The rocky hills of the chosen site were leveled to accommodate the Viceroy's residence and office buildings, benefiting from a rock base for sturdy foundations. A dedicated railway line facilitated the transport of construction materials, while the absence of nearby rivers necessitated pumping subsoil water for all water requirements. The construction of the Presidential Palace, initiated during Lord Hardinge's tenure, spanned more than seventeen years, despite his hope for a four-year completion. Delays, notably due to World War I, pushed back the project timeline. The final stone was laid by Viceroy Irwin, who became the first occupant of the newly constructed Viceroy's House in April 1929, supported by approximately twenty-three thousand laborers, with a total cost of Rs. 14 million.

Lutyen’s Architectural Vision


Unlike most other palaces and mansions, it does not have annexes and appendages which came up as afterthoughts or in response to later needs. It was conceived, in Lutyens's words, as "one complete organism, perfect and inseparable". The building was his, embodying his ideas about proportion and balance. Lutyens had no use for a building that was much front and little depth. He opted for the H-shaped structure which in the management of the interior space united the most intricate geometrical permutations. Grandeur was his aim, and grace.

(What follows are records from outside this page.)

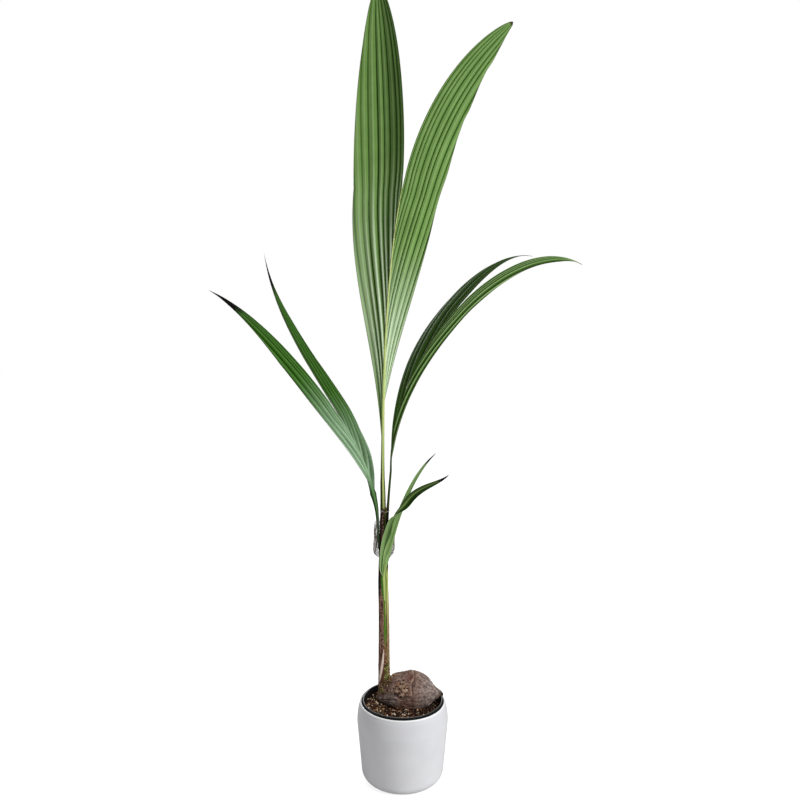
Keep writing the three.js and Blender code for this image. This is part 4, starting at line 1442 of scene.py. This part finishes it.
RIGHT_LEAF = {
    "base": (-27, 38, 718), "heading": 27, "parted": 405,
    "growth": dict(lean=-0.7, arch=113, curl=-98, sweep=0, veer=0, length=810),
    "petiole": [(-34.4, 36, 0), (-31.8, 36.6, 40), (-27, 38, 96)],
    "petiole_radius": (3.3, 2.4), "rib_radius": 1.1, "flatness": 1.0, "widening": 1.0,
    "halves": {
        "blade_right_near": half(
            side=-1, length=803, width=44, widest=0.8, powers=(0.86, 0.42), roll=20, rise=30.5,
            droop=70.5, swing=-6, veins=5.5, deep=1.4, bloom=(1.3, 1.6, 0.0),
            veil=(0.0, 0.0, 1.0), dry=(0.99, 1.0), pale=(0.94, 1.0)),
        "blade_right_far": half(
            side=1, length=695, width=77, widest=0.63, powers=(1.8, 1.0), rise=3, droop=61.5,
            swing=6, veins=4.5, deep=0.8, shade=(0.45, 1.2)),
    },
}
SMALL_LEAF = {
    "base": (-44, 20, 468), "heading": -33, "parted": 172,
    "growth": dict(lean=5.5, arch=26.4, curl=41.3, sweep=0, veer=0, length=340),
    "petiole": [(-42.4, 28, -222), (-42.4, 24.4, -204), (-42.9, 21.6, -180), (-44, 20, -154)],
    "petiole_radius": (3.6, 7.4), "rib_radius": 0.8, "flatness": 0.3, "widening": 1.0,
    "halves": {
        "blade_small_near": half(
            side=-1, length=346, width=24, widest=0.3, powers=(0.45, 0.78), rise=54.6,
            droop=-75.5, swing=-5, turn_over=(100, 0.42, 0.62), opened=(-12, 20), keel=0.56,
            veins=1.6, deep=1.2, dry=(0.86, 0.97)),
        "blade_small_far": half(
            side=1, length=341, width=16, widest=0.34, powers=(0.6, 0.6), roll=-24, rise=-22.5,
            droop=2, swing=4, veins=2.5, dry=(0.84, 0.97)),
    },
}
LEAVES = {"tall": TALL_LEAF, "left": LEFT_LEAF, "right": RIGHT_LEAF, "small": SMALL_LEAF}
print("half blades:", sum(len(one["halves"]) for one in LEAVES.values()))


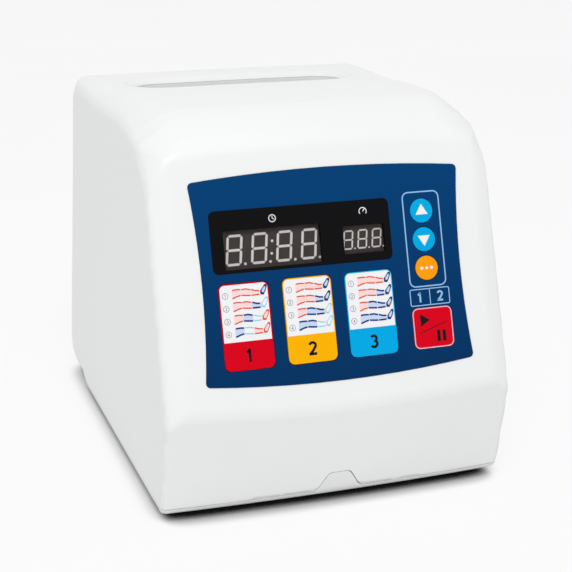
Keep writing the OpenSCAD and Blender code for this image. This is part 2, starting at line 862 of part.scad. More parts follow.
module base_screws() color("silver") at_posts()
    translate([0, 0, foot_h + 1.2]) rotate([180, 0, 0]) screw(shank_r, 16, 2.8, 1.1);

// ---- compressor ----

comp_base_z = floor_z + boss_h + mount_h;
comp_base_t = 2;
comp_z = comp_base_z + comp_base_t;     // top of the base plate
arm_x = 25;                             // middle of an arm
arm_t = 3;
arm_h = 16;
pin_y = comp_c.y + comp_d / 2 - 9;
arm_z = comp_z + head_r + 4;            // height of the pump heads' axis
head_y = pin_y - arm_len * 0.5;
core_half = 13;
magnet_t = 7;
head_x = 33;                            // inner face of a pump head
head_len = 24;

module rubber_mounts() color("#222222") at_mounts() translate([0, 0, floor_z + boss_h])
    difference() {
        rotate_extrude() polygon([
            [0, 0], [mount_r, 0], [mount_r, 2.5], [mount_r - 2, mount_h / 2],
            [mount_r, mount_h - 2.5], [mount_r, mount_h], [0, mount_h]
        ]);
        translate([0, 0, -1]) cylinder(r = pilot_r, h = mount_h + 2);
    }

module compressor_base() color("silver") {
    lug = 5;
    difference() {
        union() {
            translate([comp_c.x, comp_c.y, 0])
                round_block(comp_w, comp_d, 4, comp_base_z, comp_z);
            // the block that holds the two pivot pins
            translate([-arm_x - lug, pin_y - lug, comp_z - eps])
                cube([2 * (arm_x + lug), 2 * lug, arm_z - arm_h / 2 - comp_z - 0.3]);
            translate([-arm_x - lug, pin_y - lug, arm_z + arm_h / 2 + 0.3])
                cube([2 * (arm_x + lug), 2 * lug, 3]);
            translate([-arm_x + lug + 1, pin_y - lug, comp_z - eps])
                cube([2 * (arm_x - lug - 1), 2 * lug, arm_z + arm_h / 2 + 1 - comp_z]);
            // saddles under the pump heads
            for (s = [-1, 1]) translate([s * (head_x + head_len / 2), head_y, comp_z - eps])
                translate([-head_len / 2 + 2, -head_r * 0.6, 0])
                    cube([head_len - 4, head_r * 1.2, arm_z - comp_z - head_r * 0.7]);
        }
        at_mounts() translate([0, 0, comp_base_z - 1]) cylinder(r = pilot_r, h = 10);
        for (s = [-1, 1]) {
            translate([s * arm_x, pin_y, comp_z + 3]) cylinder(r = pin_r, h = 80);
            translate([s * (head_x - 1), head_y, arm_z]) rotate([0, s * 90, 0])
                cylinder(r = head_r + 0.1, h = head_len + 2);
        }
    }
}

core_y = pin_y - arm_len + 9;
core_d = 18;
core_bar = [10, 12];            // section of the bar inside the coil
pole_t = 4;
coil_gap = 0.3;

// A bar along x between two pole plates that stand on the base
module compressor_core() color("#6e6a66") {
    for (s = [-1, 1]) translate([s * (core_half - pole_t / 2), core_y, 0])
        round_block(pole_t, core_d, 0.5, comp_z, arm_z + arm_h / 2);
    translate([0, core_y, arm_z]) cube([2 * core_half - pole_t, core_bar.x, core_bar.y], center = true);
}

module compressor_coil() color("#b5651d") translate([0, core_y, arm_z]) rotate([90, 0, 90])
    difference() {
        half = core_half - pole_t - coil_gap;
        round_block(core_bar.x + 12, core_bar.y + 12, 4, -half, half);
        round_block(core_bar.x + 2 * coil_gap, core_bar.y + 2 * coil_gap, 0.5, -half - 1, half + 1);
    }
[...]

Masterful Use of Stone: Lutyens's Blend of Pink and Cream


Lutyens appreciated the practicality of pink and cream sandstone in Delhi's climate. Pink sandstone, sourced from Akbar's Fatehpur Sikri quarries, provided authority with its changing hues, while cream Dholpur stone offered a contrast. Pink stone adorned high plinths, Dholpur stone crafted walls and pillars, with Mughal-style decoration underneath pink chhajjas. Cream stone parapets and pink chhatris accentuated the roofline, capped by a black dome with a patinated copper covering.

The Forecourt - A Grand Entrance


At the centre of the Forecourt, earlier known as the viceroy’s court, is a portico of twenty stately columns, twelve in front and eight behind, approached by thirty-one imposing steps, the lowermost of which is fifty metres wide. The Forecourt is an extension of the main axis of Kingsway. The avenue proceeds to the portico as a wide flat red bed of sand, widening at the centre into a large rectangular space. The court is divided into a broad central terrace, flanked by water channels and fountains, and bounded by trees in formation on either side. At the centre of its north and south edges, wide steps descend to the lateral avenues on either side. These are the means of everyday access to the Rashtrapati Bhavan.

The Jaipur Column: A Symbol of Generosity and Inspiration


In the centre of this jutting section stands the Jaipur Column, 145 feet (44.2 metres), topped by a bronze lotus from which rises a six-pointed glass star. The name of the column comes from the fact that its cost was borne by the Maharaja of Jaipur. An interesting detail about the column is that inside the stone shaft runs a steel tube which tethers the lotus and the star, which weigh a little more than five tonnes, to a concrete block in the foundation. On the base of the column are inscribed the following words composed by Lutyens himself:


The Grandeur of the Durbar Hall


Visitors to the Durbar Hall, the heart of Rashtrapati Bhavan, ascend thirty-one broad steps and cross impressive pillars to enter through a massive teak door adorned with brass paint. The term "Durbar," rooted in old Persian, signifies both a royal court and a levee. Upon entering the hall, the adjustment from the bright forecourt sunlight to the exquisitely lit interior is striking. Investiture ceremonies, attended by maharajas and nawabs bedecked in jewelry, took place here during the British era. Today, the grand backdrop remains, but only a single chair for the President occupies the space. The hall's focal point is a sculpture of Gautama Buddha, a symbol of peace and self-conquest from India's golden age, the Gupta period. The statue is framed by a halo adorned with lotus and foliage, embodying a profound sense of serenity and divine bliss. The Buddha sculpture and an Ashokan Bull were part of an exhibition of Indian art displayed in the Durbar Hall in the late 1940s, forming the foundation of the National Museum. This unique architectural masterpiece captures the essence of India's rich history and artistry.

Architectural Grandeur and Processional Design


The architecture of the Bhavan was meticulously designed, featuring a combination of public-ceremonial, private-residential, and support service spaces. The building's layout separated these areas to maintain protocol, privacy, and functionality. The approach to the house, known as Kingsway, offered a dramatic and theatrical experience, with the building gradually revealing itself through a grand forecourt, culminating at the portico of the House. This design created a sense of anticipation and grandeur throughout the journey.

Intricate Indian Motifs and Collaborative Vision


Inside Rashtrapati Bhavan, visitors encounter twelve massive pillars adorned with exquisitely carved bells, inspired by Hindu, Jain, and Buddhist temples. These bells draw inspiration from the Moodabidri Jain temple in Karnataka. Additionally, elements like chhajjas, chhatris, jaalis, and motifs including elephants, cobras, and temple bells all maintain a strong Indian connection. Lutyens collaborated with Herbert Baker on the project, and their combined efforts in designing Delhi's architectural landscape are showcased at the Rashtrapati Bhavan Museum.